Dark Sky represents an extreme of judgment and distrust. He wants to slaughter any human with a Seed of Evil, to ensure no Wrath is ever born. Gudo, meanwhile, represents an equally extreme pole of love and optimism, frequently putting his own wee body between his disintegrating clients and Dark Sky’s blades. These poles give Another World their central tension, but also make a lot of the story’s supernatural side feel redundant, as the two representatives of Another World scream the same things at each other over and over.
What their battles for human souls lose in verbal nuance, director Tommy Ng (founder of animation house Point Five Creations) makes up for in kinetic action.
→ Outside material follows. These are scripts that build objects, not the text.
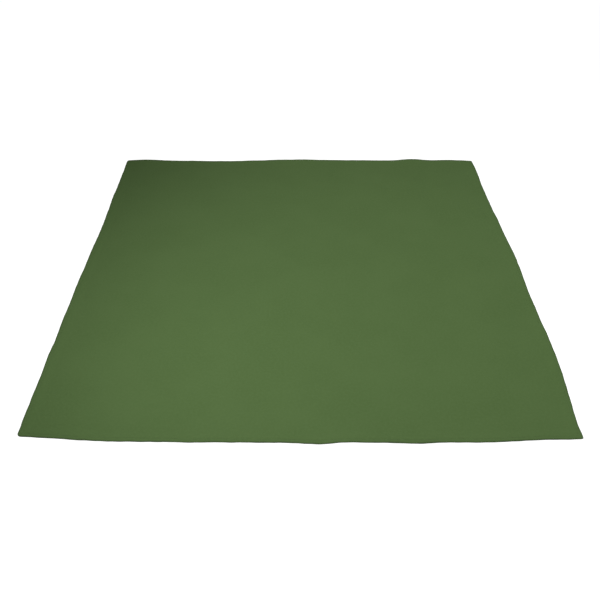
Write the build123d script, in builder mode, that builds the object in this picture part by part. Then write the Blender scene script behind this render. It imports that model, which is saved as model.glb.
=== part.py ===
"""A hemmed fabric ground sheet, lying flat.

One ply of brushed cloth covers the ground. On each of the four sides its edge is turned under twice, which
makes a hem of three plies, and the four hems meet in mitres at the corners. A lockstitch row holds each hem:
its needle thread lies on the top and its bobbin thread on the underside.

The cloth is one piece in real life. Here the ply on the ground and the four folded hems are nodes of their
own, and they join face to face.

Frame: millimetres, +Z up. The origin is on the ground, under the middle of the sheet. The sheet's width
runs along X and its depth along Y, and "front" is the side towards -Y.
"""

from build123d import *
import os

# ---- Driving sizes -------------------------------------------------------------------------------

sheet_width = 1500.0  # finished size along X, from fold to fold
sheet_depth = 1500.0  # finished size along Y, from fold to fold
cloth_thickness = 1.0  # one ply
ply_gap = 0.1  # air between two plies of a hem
hem_width = 12.5  # from the outer fold to the inner fold
raw_edge_gap = 0.5  # from the outer fold's centre to the tucked-in raw edge
slope_gap = 0.3  # from the inner fold to where the cloth starts down to the ground
slope_length = 20.0  # over which the cloth comes down to the ground
thread_diameter = 0.6
thread_clearance = 0.05  # round a thread in its groove
stitch_from_fold = 2.0  # from the inner fold to the stitch row

# ---- Sizes that follow ---------------------------------------------------------------------------

ply_pitch = cloth_thickness + ply_gap
tucked_ply_top = ply_pitch + cloth_thickness
top_ply_base = 2 * ply_pitch
hem_height = top_ply_base + cloth_thickness

outer_fold_radius = hem_height / 2  # to the cloth's outer face
inner_fold_radius = tucked_ply_top / 2  # to the cloth's outer face
outer_fold_x = outer_fold_radius  # the folds' centres, in from the edge of the sheet
inner_fold_x = hem_width - inner_fold_radius
raw_edge = outer_fold_x + raw_edge_gap
slope_start = hem_width + slope_gap
slope_end = slope_start + slope_length

thread_radius = thread_diameter / 2
groove_radius = thread_radius + thread_clearance
stitch_inset = hem_width - stitch_from_fold
needle_thread_z = hem_height  # sunk in the cloth by half
bobbin_thread_z = thread_radius + thread_clearance  # sunk in the cloth, just clear of the ground

# ---- The four sides, counter-clockwise seen from above -------------------------------------------

corners = [
    Vector(-sheet_width / 2, -sheet_depth / 2),
    Vector(sheet_width / 2, -sheet_depth / 2),
    Vector(sheet_width / 2, sheet_depth / 2),
    Vector(-sheet_width / 2, sheet_depth / 2),
]


class SheetSide:
    """One side of the sheet, which has the sheet on its left on the way from its start to its end."""

    def __init__(self, name, start, end):
        self.name = name
        self.length = (end - start).length
        along = (end - start).normalized()
        inward = along.rotate(Axis.Z, 90)
        # Across the hem, half way along: X runs in from the outer fold and Y runs up.
        self.section = Plane(origin=(start + end) / 2, x_dir=inward, z_dir=along)
        # The upright planes of the two mitres, which face this side.
        self.mitres = [Plane(origin=start, z_dir=along - inward), Plane(origin=end, z_dir=-along - inward)]


sides = [
    SheetSide("front", corners[0], corners[1]),
    SheetSide("right", corners[1], corners[2]),
    SheetSide("back", corners[2], corners[3]),
    SheetSide("left", corners[3], corners[0]),
]

# ---- The pieces ----------------------------------------------------------------------------------


def make_field():
    """The single ply on the ground, out to where the hems start to rise."""
    with BuildPart() as field:
        with BuildSketch(Plane.XY):
            Rectangle(sheet_width - 2 * slope_end, sheet_depth - 2 * slope_end)
        extrude(amount=cloth_thickness)
    return field.part


def make_hem(side):
    """The slope up from the ground, the top ply, the outer fold, and the two plies that are turned under."""
    with BuildPart() as hem:
        with BuildSketch(side.section):
            with BuildLine():
                over = Polyline(
                    (slope_end, 0),
                    (slope_end, cloth_thickness),
                    (slope_start, hem_height),
                    (outer_fold_x, hem_height),
                )
                ThreePointArc(over @ 1, (0, outer_fold_radius), (outer_fold_x, 0))
                Line((outer_fold_x, 0), (inner_fold_x, 0))
                ThreePointArc(
                    (inner_fold_x, 0),
                    (hem_width, inner_fold_radius),
                    (inner_fold_x, tucked_ply_top),
                )
                tucked = Polyline(
                    (inner_fold_x, tucked_ply_top),
                    (raw_edge, tucked_ply_top),
                    (raw_edge, ply_pitch),
                    (inner_fold_x, ply_pitch),
                )
                ThreePointArc(
                    tucked @ 1,
                    (inner_fold_x + ply_gap / 2, inner_fold_radius),
                    (inner_fold_x, cloth_thickness),
                )
                Line((inner_fold_x, cloth_thickness), (outer_fold_x, cloth_thickness))
                ThreePointArc(
                    (outer_fold_x, cloth_thickness),
                    (cloth_thickness, outer_fold_radius),
                    (outer_fold_x, top_ply_base),
                )
                Polyline((outer_fold_x, top_ply_base), (slope_start, top_ply_base), (slope_end, 0))
            make_face()
            with Locations((stitch_inset, needle_thread_z), (stitch_inset, bobbin_thread_z)):
                Circle(groove_radius, mode=Mode.SUBTRACT)
            with Locations((stitch_inset, 0)):
                Rectangle(2 * groove_radius, 2 * bobbin_thread_z, mode=Mode.SUBTRACT)
        extrude(amount=side.length / 2, both=True)
        for mitre in side.mitres:
            split(bisect_by=mitre, keep=Keep.TOP)
    return hem.part


def make_thread(side, height):
    """One thread of a stitch row, as a plain round run from mitre to mitre."""
    with BuildPart() as thread:
        with BuildSketch(side.section):
            with Locations((stitch_inset, height)):
                Circle(thread_radius)
        extrude(amount=side.length / 2, both=True)
        for mitre in side.mitres:
            split(bisect_by=mitre, keep=Keep.TOP)
    return thread.part


# ---- Build and write -----------------------------------------------------------------------------

pieces = {"ground_cloth": make_field()}
for side in sides:
    pieces[f"{side.name}_hem"] = make_hem(side)
    pieces[f"{side.name}_needle_thread"] = make_thread(side, needle_thread_z)
    pieces[f"{side.name}_bobbin_thread"] = make_thread(side, bobbin_thread_z)

os.makedirs("parts", exist_ok=True)
for name, piece in pieces.items():
    piece.label = name
    export_step(piece, f"parts/{name}.step")
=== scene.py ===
"""The hemmed ground sheet, laid out flat on a pale studio floor.

The cloth is made in the order in which it is sewn. It is cut flat and marked with its own flat
coordinates, its edges are turned under twice, it gets the thickness of one ply, and it settles on the
floor with slightly bowed sides, a few lifted ripples and small puckers along the hems. Two rows of
stitches go along each side, one on the top and one on the underside, and they lie on the same settled
cloth.

Lengths are in metres. The front of the sheet is towards -Y.
"""

import math

import bpy
from mathutils import Matrix, Vector, noise


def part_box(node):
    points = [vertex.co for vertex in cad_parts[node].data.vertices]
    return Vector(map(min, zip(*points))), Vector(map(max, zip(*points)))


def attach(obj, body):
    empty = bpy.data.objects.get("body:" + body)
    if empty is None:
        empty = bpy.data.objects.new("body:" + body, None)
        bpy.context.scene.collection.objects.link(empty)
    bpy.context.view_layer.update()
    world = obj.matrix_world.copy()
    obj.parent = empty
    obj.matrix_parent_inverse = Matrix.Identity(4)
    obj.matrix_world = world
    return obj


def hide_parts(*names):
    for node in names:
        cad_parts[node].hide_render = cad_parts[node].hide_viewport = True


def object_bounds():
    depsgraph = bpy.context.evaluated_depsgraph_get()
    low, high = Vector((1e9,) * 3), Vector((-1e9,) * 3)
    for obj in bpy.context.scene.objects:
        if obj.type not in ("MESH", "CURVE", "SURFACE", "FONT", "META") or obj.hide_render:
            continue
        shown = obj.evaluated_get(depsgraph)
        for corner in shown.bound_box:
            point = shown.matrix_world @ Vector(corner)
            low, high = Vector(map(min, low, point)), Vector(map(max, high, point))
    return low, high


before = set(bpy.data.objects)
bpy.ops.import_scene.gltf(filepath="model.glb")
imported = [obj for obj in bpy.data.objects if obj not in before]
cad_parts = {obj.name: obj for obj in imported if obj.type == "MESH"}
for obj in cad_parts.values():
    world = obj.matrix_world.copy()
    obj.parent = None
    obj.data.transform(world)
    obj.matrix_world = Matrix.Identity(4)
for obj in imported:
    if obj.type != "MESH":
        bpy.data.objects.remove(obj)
cad_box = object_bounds()

MM = 0.001

# ---- Places and sizes from the frame -------------------------------------------------------------

sheet_low, sheet_high = cad_box
half_width = (sheet_high[0] - sheet_low[0]) / 2
half_depth = (sheet_high[1] - sheet_low[1]) / 2

field_low, field_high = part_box("ground_cloth")
ply = field_high.z - field_low.z
slope_end = half_width - field_high.x  # in from the outer fold to where the hem starts to rise

hem_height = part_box("front_hem")[1].z

needle_low, needle_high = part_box("front_needle_thread")
thread_radius = (needle_high.y - needle_low.y) / 2
stitch_inset = (needle_high.y + needle_low.y) / 2 + half_depth

# ---- How the cloth lies --------------------------------------------------------------------------

FIELD_CELLS = 80  # across the middle of the sheet, each way
CUTS_PER_CELL = 3  # in the outermost edges, so that the hems are finer along the edge
CALM_INSET = 50 * MM  # the coarse middle of the sheet starts this far in from the edge
CALM_RINGS = (42 * MM, 36 * MM)  # two flat rings between it and the slope

STITCH_FROM_FOLD = 2 * MM
STITCH_SPREAD = 1.0 * MM  # from the stitches to the rings on both sides of them
HEM_PUFF = 0.12 * MM  # how far the hem's crest stands above its pressed height
STITCH_DIP = 0.07 * MM  # how far the stitches pull its top ply below its pressed height
BOBBIN_RISE = 0.25 * MM  # how far they pull its lowest ply off the floor
PRESSED_SHARE = 0.80  # of its thickness that the lowest ply keeps under the stitches

pressed_ply_middle = BOBBIN_RISE + PRESSED_SHARE * ply / 2
calm_half = (half_width - CALM_INSET, half_depth - CALM_INSET)

# Points across the hem, from the field out.
SLOPE = (0.0, 0.17, 0.34, 0.51, 0.68, 0.84)  # shares of its width
SLOPE_RISE = (-0.1, 0.9)  # the shares between which it rises, as a soft S
SEAM_LIPS = (0.05 * MM, 0.08 * MM)  # above the stitches, on the field's side and on the crest's
# The crest: how far in from the outer fold, and its share of the puff.
CREST = ((8.2 * MM, 0.65), (6.4 * MM, 1.0), (4.4 * MM, 0.9), (2.8 * MM, 0.4))
OUTER_FOLD = (75, 45, 15, -15, -45, -75)  # degrees round its centre, as for the inner fold
# The lowest ply's flat rings, next to the outer fold and next to the stitches.
LOWEST_PLY = (4.5 * MM, stitch_inset - 1.4 * MM)
INNER_FOLD = (-75, -25, 25, 75)
INNER_FOLD_RADIUS = 0.55 * ply  # to the middle of the ply
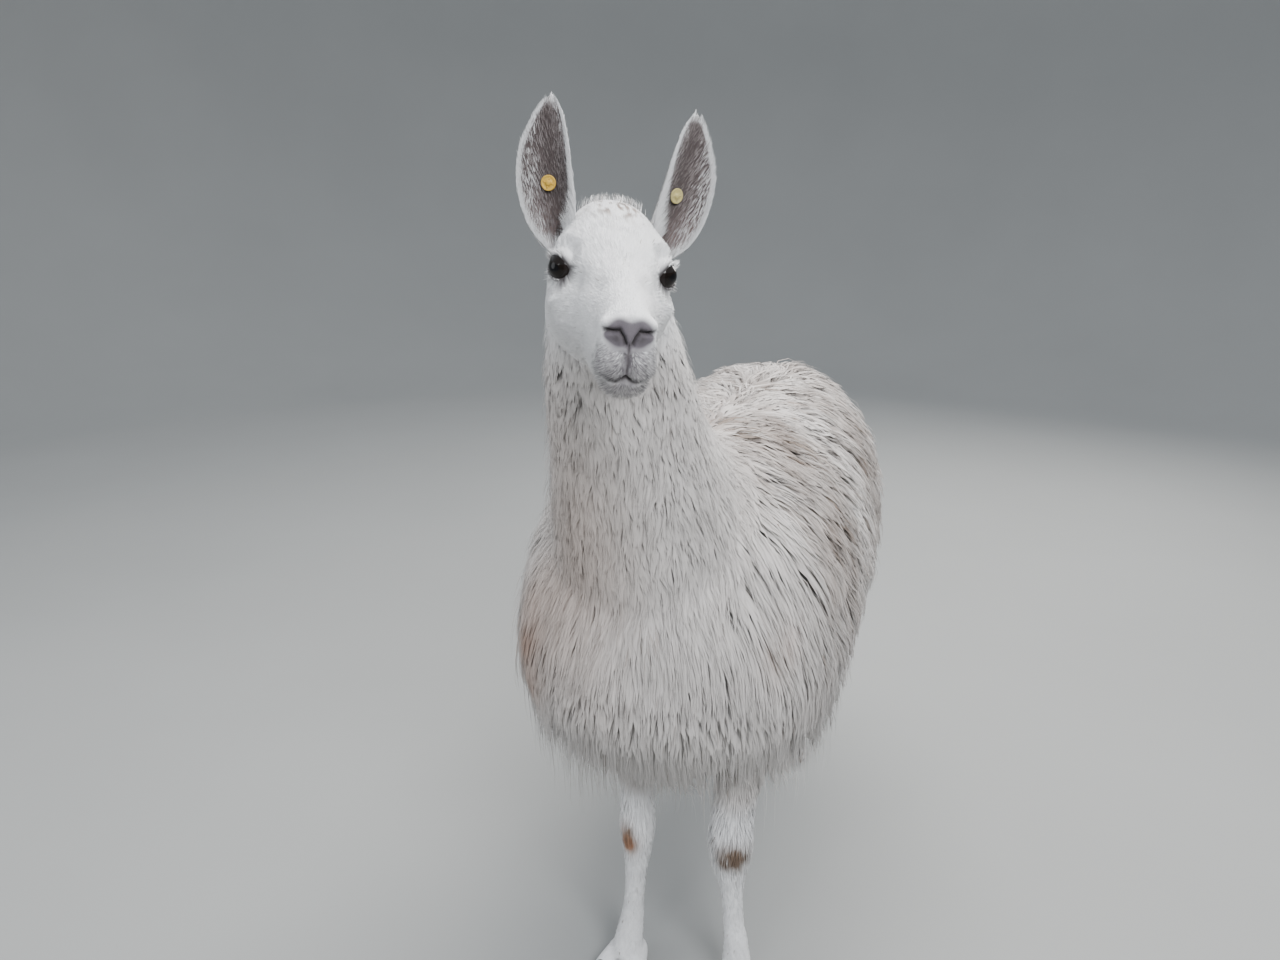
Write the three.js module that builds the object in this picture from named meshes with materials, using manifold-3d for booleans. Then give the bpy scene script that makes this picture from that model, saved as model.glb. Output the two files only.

Another World features some breathtaking battles, where characters whisk through the sky, clashing and colliding, as the camera swirls dramatically around them. Yeung’s script uses story-within-story mechanics to make sure the audience sees exactly what horrors a Wrath is capable of, and to add extra scenes of high-flying, dramatic combat. The action scenes are creatively staged, energetic, and exciting, and the fully sprouted Wraths are strikingly creepy.
Image: GKIDSBut there is a sense that there’s something missing in all this — a more cogent, lyrical defense of surrendering anger in the wake of so much suffering, perhaps or a clearer explanation of Seeds of Evil, which work much better as a broad, abstract metaphor than a plot-driving magical item. Or perhaps the movie could just use a slightly kinder balance between atrocity and uplift. “Don’t give in to anger, it turns you into an unreasoning monster” is a worthwhile message for any age.
But Another World gives short shrift to any response to suffering other than, “Die, be reborn, and forget what you just went through.” The film is a visual extravaganza worthy of the biggest screens, and it comes with a lot of breathless thrills. But wild, mind-boggling landscapes and white-knuckle fight sequences don’t quite counteract the sense that the movie’s big-swing message about hope is dwarfed by the agony it inflicts on its characters.
Another World opens in American theaters on June 5.